Женщины понимающе переглянулись. Лена уловила их перегляд и подумала «Хоть тут они быстро и единодушно сошлись во мнении».

– При желании подбором фраз великих можно было утвердить любую истину, а теперь свой ум приходится развивать и заострять. – Инна гордо вздернула свой милый носик, не испорченный ни болезнями, ни возрастом. Лена залюбовалась подругой.

– Мы не станем «выискивать блох» в Ритиных произведениях. Тексты у нее живые, жизненные. Главное, она не «громыхает жестью». Тарковский, кажется, говорил, что реализм – отец поэзии. Поверим ему.

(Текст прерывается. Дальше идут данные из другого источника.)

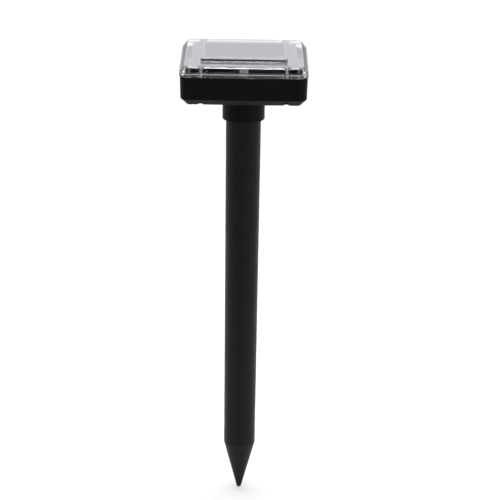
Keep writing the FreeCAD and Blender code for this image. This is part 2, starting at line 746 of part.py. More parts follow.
def make_collar():
    """The socket for the stake, whose neck goes up through the floor and seats the sound capsule."""
    body = new_body("collar")
    revolve(body, outline(body, "collar_outline", [
        ("socket_radius", "mouth_z"),
        ("collar_radius", "mouth_z"),
        ("collar_radius", "housing_z"),
        ("seat_radius", "housing_z"),
        ("seat_radius", "seat_top"),
        ("seat_bore", "seat_top"),
        ("seat_bore", "floor_z"),
        ("sound_hole_radius", "floor_z"),
        ("sound_hole_radius", "socket_top"),
        ("socket_radius", "socket_top"),
    ]))
    round_loop(body, "collar_edge", "collar_edge", "mouth_z", "collar_side", "collar_side")
    cut_up(body, circles(body, "clamp_pilots", "floor_z", CLAMP_SPOTS, "small_pilot"), "capsule_height")
    keep("collar", body)


def make_cover():
    body = new_body("cover")
    pad(body, square(body, "rim", "cover_z", "cover_side", "cover_corner"), "rim_height")
    loft(body, square(body, "slope_foot", "rim_z", "slope_foot_side", "slope_foot_corner"),
         square(body, "slope_head", "top_z", "top_side", "top_corner"))
    plateau = ("plateau_width", "plateau_depth")
    pad(body, rounded_rectangle(body, "plateau", "top_z", *plateau, "plateau_corner"), "plateau_rise")
    round_loop(body, "rim_edge", "cover_edge", "rim_z", "cover_side", "cover_side")
    round_loop(body, "slope_edge", "cover_edge", "top_z", "top_side", "top_side")
    round_loop(body, "plateau_edge", "plateau_edge", "plateau_z", *plateau)
    round_loop(body, "plateau_foot", "plateau_edge", "top_z", *plateau)
    round_loop(body, "rim_foot", "plateau_edge", "cover_z", "cover_side", "cover_side")
    cut_up(body, square(body, "rim_cavity", "cover_z", "cavity_side", "cavity_corner"), "rim_height")
    loft(body, square(body, "inner_foot", "rim_z", "cavity_side", "cavity_corner"),
         square(body, "inner_head", "top_inner_z", "top_inner_side", "top_inner_corner"), "Subtractive")
    cut_up(body, rounded_rectangle(body, "plateau_cavity", "top_inner_z", "plateau_inner_width",
                                   "plateau_inner_depth", "plateau_inner_corner"),
           "plateau_inner_z - top_inner_z")
    pad(body, circles(body, "posts", "parting_z", SCREW_SPOTS, "post_radius"), "top_inner_z - parting_z")
    cut_up(body, circles(body, "post_pilots", "parting_z", SCREW_SPOTS, "post_pilot_radius"),
           "pilot_top - parting_z")
    keep("cover", body)


def make_gasket():
    body = new_body("cover_gasket")
    pad(body, square(body, "gasket_outer", "rebate_z", "gasket_outer_side", "gasket_outer_corner"),
        "cover_z - rebate_z")
    cut_up(body, square(body, "gasket_inner", "rebate_z", "gasket_inner_side", "gasket_inner_corner"),
           "cover_z - rebate_z")
    keep("cover_gasket", body)


def make_cover_screws():
    for index, (x, y) in enumerate(SCREW_SPOTS, start=1):
        turned_part("cover_screw_%d" % index, [
            ("screw_recess_radius", "screw_head_z"),
            ("screw_head_radius", "screw_head_z"),
            ("screw_head_radius", "counterbore_z"),
            ("screw_shank_radius", "counterbore_z"),
            ("screw_shank_radius", "screw_top"),
            (None, "screw_top"),
            (None, "screw_recess_z"),
            ("screw_recess_radius", "screw_recess_z"),
        ], x, y)


# ---- solar panel and its tray --------------------------------------------------------------------

def make_tray():
    """The panel's tray, whose skirt and brim hide the circuit board under the clear cover."""
    body = new_body("panel_tray")
    pad(body, rounded_rectangle(body, "plate", "tray_z", "tray_width", "tray_depth", "tray_corner"),
        "tray_thickness")
    pad(body, rounded_rectangle(body, "platform", "tray_top", "platform_width", "platform_depth",
                                "plateau_inner_corner"), "platform_z - tray_top")
    pad(body, rounded_rectangle(body, "skirt", "skirt_z", "tray_width", "skirt_depth", "tray_corner"),
        "skirt_height")
    pad(body, square(body, "brim", "skirt_z", "brim_side", "brim_corner"), "brim_thickness")
    cut_up(body, rounded_rectangle(body, "skirt_inside", "skirt_z", "skirt_inner_width",
                                   "skirt_inner_depth", "skirt_inner_corner"), "skirt_height")
    cut_up(body, circles(body, "boss_clearances", "skirt_z", SCREW_SPOTS, "brim_hole"), "brim_thickness")
    cut_up(body, outline(body, "guide_notch", [
        ("-notch_x", "-notch_front"),
        ("notch_x", "-notch_front"),
        ("notch_x", "-notch_back"),
        ("-notch_x", "-notch_back"),
    ], "XY_Plane", "skirt_z"), "brim_thickness")
    pad(body, circles(body, "legs", "floor_z", LEG_SPOTS, "leg_radius"), "tray_z - floor_z")
    pocket = rounded_rectangle(body, "panel_pocket", "backing_z", "pocket_width", "pocket_depth",
                               "pocket_corner")
    bind(pocket, ".AttachmentOffset.Base.y", "panel_y")
    cut_up(body, pocket, "platform_z - backing_z")
    cut_up(body, circles(body, "lead_window", "tray_z", [("socket_pitch", "-lead_start_y")], "lead_window"),
           "backing_z - tray_z")
    keep("panel_tray", body)


def make_panel():
    panel = ("panel_width", "panel_depth", "panel_corner")
    backing = new_body("solar_backing")
    pad(backing, rounded_rectangle(backing, "backing", "backing_z", *panel), "backing_thickness")
    cut_up(backing, rounded_rectangle(backing, "cell_pocket", "cells_z", "cells_width", "cells_depth",
                                      "panel_corner"), "cell_thickness")
    bind(backing, ".Placement.Base.y", "panel_y")
    keep("solar_backing", backing)
    middle = (SIZES["cell_count"] + 1) / 2
    cells = []
    for index in range(1, SIZES["cell_count"] + 1):
        x = "cell_pitch * %.1f" % (index - middle)
        cells.append(block("cell%d" % index, "cell_width", "cell_depth", "cell_thickness", x, "panel_y",
                           "cells_z"))
    group("solar_cells", cells)
    resin = new_body("solar_resin")
    pad(resin, rounded_rectangle(resin, "resin", "resin_z", *panel), "resin_thickness")
    bind(resin, ".Placement.Base.y", "panel_y")
    keep("solar_resin", resin)


# ---- circuit board -------------------------------------------------------------------------------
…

– Натурализм, – тихо поправила подругу Лена. – Он нужен, чтобы молодежь понимала, что жизнь – это не компьютерная игра. В ней настоящая боль и на самом деле бывают загубленные судьбы. В этом – активная Ритина позиция и ее вклад в борьбу за человека. Правда, перед одной Ритиной книгой моя растерянность была настолько велика, что я не сразу выразила готовность ее рецензировать. Потом поняла: в искусстве есть условные решения и конкретные. И то и другое может быть правдивым. Мы получаем два варианта одного события. И тот и другой переваривается и осмысляется нами, по сути дела, неосознанно.

Рита шутила, что написала и сама испугалась своей откровенности, но отогнала свои страхи. Она собирала материал на добротный рассказ о реально существующей женщине, а он как‑то сам собой из‑за огромного количества информации перерос во что‑то большее. Она пыталась вырваться из пут переизбытка фактов – где осторожно отсекала лишнее, где беспощадно терзала и резала текст, – только все равно увязла, перестала бороться и поплыла по течению мыслей. Канва произведения изменилась, замысел усложнился, оброс подробностями, появилось много ответвлений. И остановиться она уже не смогла. Рита очень волновалась, но презентация прошла на «ура». Ей даже посоветовали на обложку книги вынести слово «трагедия».

– Ты тоже планировала написать две книги о детстве, а получилось семь. По-научному, по аналогии с дилогией и трилогией, они называются септилогией, – блеснула эрудицией Инна. – И когда успела?

– Все детские книги я по сути дела написала за год, потом по мере возможностей издавала. А все взрослые – за два.

– У звонарей есть понятие «набить» колокол. Чем больше в него звонят, тем лучше он звучит. И с твоим талантом то же самое происходит, – сказала Инна.